食事や会話はいくつになっても楽しみたいもの。ご自身の歯を部分的、もしくは全て失ってしまい、入れ歯を入れて生活しているという方も多くいらっしゃると思いますが、上手く噛めない、口を動かすとすぐ外れてしまう、入れ歯が当たって痛いといったお悩みも多く耳にします。
最初に入れ歯を製作してから、お口の状況は少しずつ変化しています。入れ歯治療は患者様お一人おひとりへの適合性の高さが重要であり、歯科医師が定期的に入れ歯をチェックしながら調整を行わなければ使い心地はどんどん悪くなっていってしまいます。お使いの入れ歯でお困りの方、また、現在入れ歯をご検討中の方は、是非お気軽にご相談にいらして下さい。
合わない入れ歯を使い続けるとどうなるか
特に全く歯が無いお口に使用する総入れ歯の場合、歯の代わりに咬合時の負荷を受けるのは、歯茎の粘膜や頬・舌・唇の筋肉などになります。部分入れ歯の場合も同様で、主に残存歯と入れ歯を支える歯茎で噛む力を支えます。また、入れ歯を安定させるにあたって唾液も非常に重要な役割を担っており、これらの口腔機能を効率的に使用するには上下の噛み合わせのバランスが取れていることが前提となります。

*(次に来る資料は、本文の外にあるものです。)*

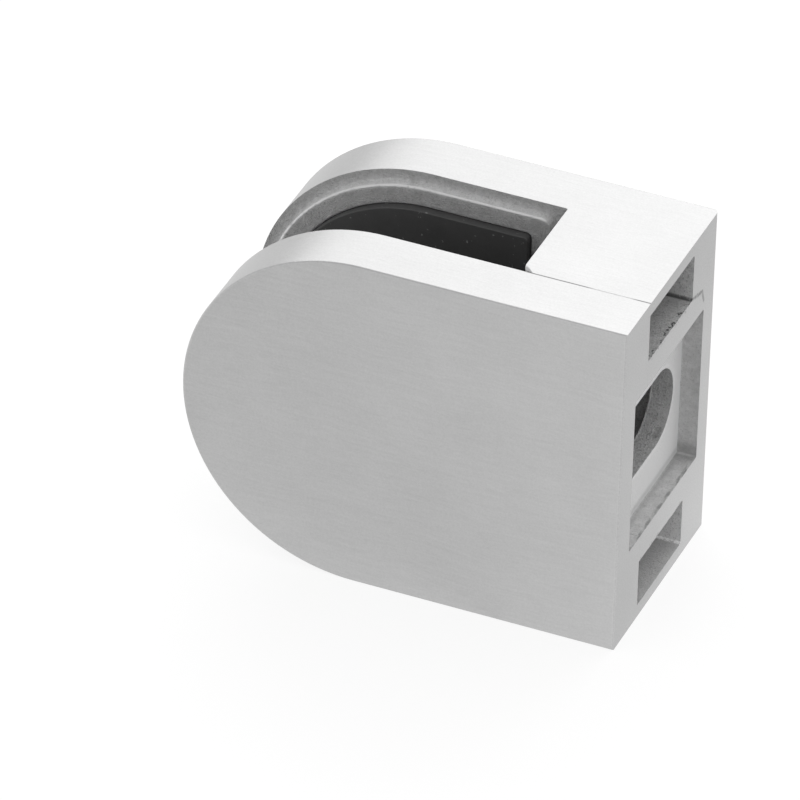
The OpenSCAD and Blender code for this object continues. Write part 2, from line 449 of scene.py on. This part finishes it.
    def skin_tone(self):
        """The skin as cast: blotches and marks, with painted light and shade in its hollows, seat and glass
        slot.
        """
        n = self.n
        blotches = n.swing(self.pits, n.mix(self.lower_hollow, 0.45, 0.25))
        marks = n.times(n.largest(self.spots(), self.hollow_corner_shade_and_soot(), self.broken), n.mix(self.seat, 1.0, 0.5))
        tone = n.times(n.add(CAST_TONE, blotches), n.rest(marks))
        tone = n.times(n.add(tone, self.slot_edge_highlight()), self.painted_hollow_light())
        tone = n.times(n.add(tone, self.hollow_flash()), n.rest(self.seat_shade_and_dirt()))
        return n.times(tone, self.jaw_painted_shade_and_light())

    def floor_tone(self):
        """The seat's smooth floor, with painted shade in its corners and a painted highlight on the slot's
        lip.
        """
        n = self.n
        # a painted highlight along the slot's lip
        lip = n.times(slot_line(n, self.place, SEAT_DEPTH, 0.25, 0.5), self.chipped(0.40, 0.55, 0.08, 0.02))
        return n.add(n.times(FLOOR_OF_SEAT_TONE, n.rest(n.times(self.floor_corner_shade, 0.2))), lip)

    def ground_tone(self):
        """Ground and brushed: streaks, slow clouds and fine speckle, with painted light in slow slopes and on
        the cover's corner, broken by chips, crack and joint.
        """
        n = self.n
        cloud = n.noise(self.place, *CLOUD)
        speckle = n.noise(self.place, *SPECKLE)
        tone = n.add(GROUND_TONE, n.swing(self.streaks, n.mix(self.mouth, 0.10, 0.04)))
        tone = n.add(tone, n.swing(cloud, 0.07))
        tone = n.add(tone, n.swing(speckle, n.mix(self.mouth, 0.10, 0.18)))
        tone = n.add(tone, self.painted_light_slope())
        return n.times(n.times(tone, self.corner_highlight_and_wear()), n.rest(self.breaks))

    def painted_light_slope(self):
        """Painted light: a slow change of tone over the whole part, and a darker tone with its own slope on
        the mounting face.
        """
        n = self.n
        outside = n.add(n.times(n.add(self.x, 25.0), 0.0011), n.times(self.z, -0.0006))
        turning = n.times(self.y, n.add(n.times(self.z, -0.00006), 0.0014))
        on_mouth = n.add(n.add(turning, n.times(self.z, -0.001)), -0.064)
        return n.add(outside, n.times(self.mouth, on_mouth))

    def corner_highlight_and_wear(self):
        """A factor that lightens the cover's upright corner beside the mounting face: a painted highlight,
        with some wear from rubbing.
        """
        n = self.n
        turned = n.math("ABSOLUTE", n.times(self.nx, self.ny))
        return n.add(1.0, n.times(turned, n.step(self.y, -1.0, 1.0, 0.30, 0.0)))

    def by_region(self, skin, floor, ground, rim):
        """One value out of four, for the kind of surface that each point lies on."""
        n = self.n
        inside = n.mix(self.seat_floor, skin, floor)
        return n.mix(self.rubbed, n.mix(self.ground, inside, ground), rim)


def cast_steel():
    """Steel that is ground and brushed outside, rough as cast inside and rubbed bright on the rims."""
    n = Nodes("cast_steel_ground")
    casting = Casting(n)
    tone = casting.by_region(casting.skin_tone(), casting.floor_tone(), casting.ground_tone(), RIM_TONE)
    n.put(n.shader.inputs["Base Color"], n.grey(tone))
    unbroken = n.rest(n.times(casting.breaks, 0.5))
    metal = casting.by_region(CAST_METAL, FLOOR_OF_SEAT_METAL, unbroken, 1.0)
    n.put(n.shader.inputs["Metallic"], metal)
    brushed = n.add(GROUND_ROUGHNESS, n.swing(casting.streaks, 0.10))
    roughness = casting.by_region(CAST_ROUGHNESS, FLOOR_OF_SEAT_ROUGHNESS, brushed, RIM_ROUGHNESS)
    n.put(n.shader.inputs["Roughness"], roughness)
    hair = brushing(n, casting.place, casting.mouth, 11.0, 0.3, 2.0)
    lines = n.bump(hair, HAIR_DEPTH, n.times(casting.ground, 0.35))
    smoother = n.times(n.largest(casting.seat, casting.lower_hollow), 0.6)
    rough = n.rest(n.largest(casting.ground, smoother, casting.rubbed))
    bumps = n.bump(n.add(casting.grain, casting.pits), SKIN_DEPTH, rough, lines)
    n.put(n.shader.inputs["Normal"], bumps)
    return n.material


def pad_rubber():
    """Matte black rubber with a dull film and a little dust."""
    n = Nodes("pad_rubber_black")
    place = n.place()
    grain = n.noise(place, 2.2, 4.0, 0.65)
    film = n.noise(place, 0.25, 3.0, 0.6)
    dust = n.step(n.noise(place, 1.9, 2.0, 0.4), 0.70, 0.76)
    tone = n.add(0.036, n.add(n.times(grain, 0.02), n.times(film, 0.03)))
    n.put(n.shader.inputs["Base Color"], n.grey(n.mix(n.times(dust, 0.5), tone, 0.35)))
    n.put(n.shader.inputs["Roughness"], n.add(0.50, n.times(grain, 0.2)))
    n.put(n.shader.inputs["Normal"], n.bump(grain, RUBBER_DEPTH, 0.6))
    return n.material


def screw_steel():
    """Turned steel: fine rings round the screw's axis, and painted shade in the socket."""
    n = Nodes("screw_steel_turned")
    place = n.place()
    x, y, z = n.split(place)
    from_x = n.add(x, -SCREW_X / MM)
    from_z = n.add(n.math("ABSOLUTE", z), -SCREW_Z / MM)
    radius = n.length(from_x, from_z)
    profile = n.tree.nodes.new("ShaderNodeCombineXYZ")
    n.put(profile.inputs[0], n.times(radius, RINGS_A_MM))
    n.put(profile.inputs[1], n.times(y, RINGS_A_MM))
    rings = n.noise(profile.outputs[0], 1.0, 3.0, 0.6)
    blotch = n.noise(place, 0.5, 3.0, 0.6)
    tone = n.add(0.36, n.add(n.times(rings, 0.10), n.times(blotch, 0.10)))
    # painted shade in the socket, deeper below its top
    below_top = n.step(y, SCREW_TOP_Y / MM - 1.2, SCREW_TOP_Y / MM - 0.2, 0.75, 0.0)
    painted_socket_shade = n.times(below_top, n.step(radius, 2.6, 3.0, 1.0, 0.0))
    tone = n.times(tone, n.rest(painted_socket_shade))
    n.put(n.shader.inputs["Base Color"], n.grey(tone))
    n.shader.inputs["Metallic"].default_value = 1.0
    n.put(n.shader.inputs["Roughness"], n.add(0.26, n.times(blotch, 0.18)))
    n.put(n.shader.inputs["Normal"], n.bump(rings, TURNED_DEPTH, 0.6))
    return n.material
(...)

歯茎の退縮や入れ歯の摩耗などが原因で合わない入れ歯をしていると、上下のバランスが悪くなって入れ歯を上手く扱えず、ガタついて外れやすくなったり痛みを感じ始めます。長期間入れ歯が合わないままでいると、口腔内の粘膜に傷や腫瘍ができてしまい、さらなる痛みを伴う恐れがあります。噛み合わせの問題が原因の悪習癖や顎関節への悪影響も懸念されますので、入れ歯が合わないと感じたら早目に歯科医院で調整してもらいましょう。
入れ歯の種類
総入れ歯(フルデンチャー)
上または下の歯が1本もない状態に適用されるのが総入れ歯(フルデンチャー)です。入れ歯は患者様ご自身でお好きな時に取り外すことが可能です。
入れ歯の種類は主に保険診療のレジン床義歯と自費診療の金属床義歯があり、それぞれにメリット・デメリットがあります。
レジン床義歯
レジン床義歯は、歯肉に触れる部分にプラスチック素材を使用しています。金属よりも厚みがあり、ある程度慣れるまでは装着時の違和感が残ります。また、強度の面でもレジン床義歯にはたわみ・破損が生じやすく、使用を続けていると入れ歯が合わなくなり、痛みが出たり顎骨がすり減ったりと様々なトラブルが起こりがちです。
調整・修理がしやすく治療費は比較的安価ですが、残念ながら保険診療では使用できる素材や技法に制限があるため、患者様への適合性を追求し切れない部分があります。
金属床義歯
コバルトやチタンなどの素材を使用した金属床義歯は、薄くて丈夫である点が大きな強みです。食べ物の温度が伝わりやすく、より食事を楽しむことができ、レジン床義歯と比べて装着時の違和感も少なめです。
また、耐久性が高いため変形が起こりにくく、落としても割れにくくなっています。咬合時の負担が上手く分散されますので、レジン床義歯の場合に生じるようなリスクも小さいです。治療費は少々高額となりますが、自然な噛み心地と快適な生活を手に入れたい方には金属床義歯をおすすめしています。
部分入れ歯(パーシャルデンチャー)
残存歯が1本以上残っている場合は、歯の欠損状態に合わせた部分入れ歯(パーシャルデンチャー)を製作します。残存歯にバネをかけて入れ歯を安定させるため、残存歯に負荷がかかり過ぎないよう十分に考慮する必要があります。
インプラント治療のような外科処置がなく、ブリッジ治療のように周囲の歯を削ることもありません。ほとんどの患者様に適応可能なお身体への負担が少ない治療法です。
クラスプ義歯
保険診療の場合、残っている歯にバネをかけて使用する、最も一般的な部分入れ歯であるクラスプ義歯を使用します。入れ歯の内側が一部金属でできており、丈夫で長持ちします。
ノンクラスプ義歯
審美性重視の方、よく人と会話する方、金属アレルギーの方におすすめの、金属を使用しない部分入れ歯です。歯肉と同じ色の樹脂をかぶせるため、入れ歯をしていることを周囲に知られにくく、見た目をあまり気にせずに日常生活を送ることができます。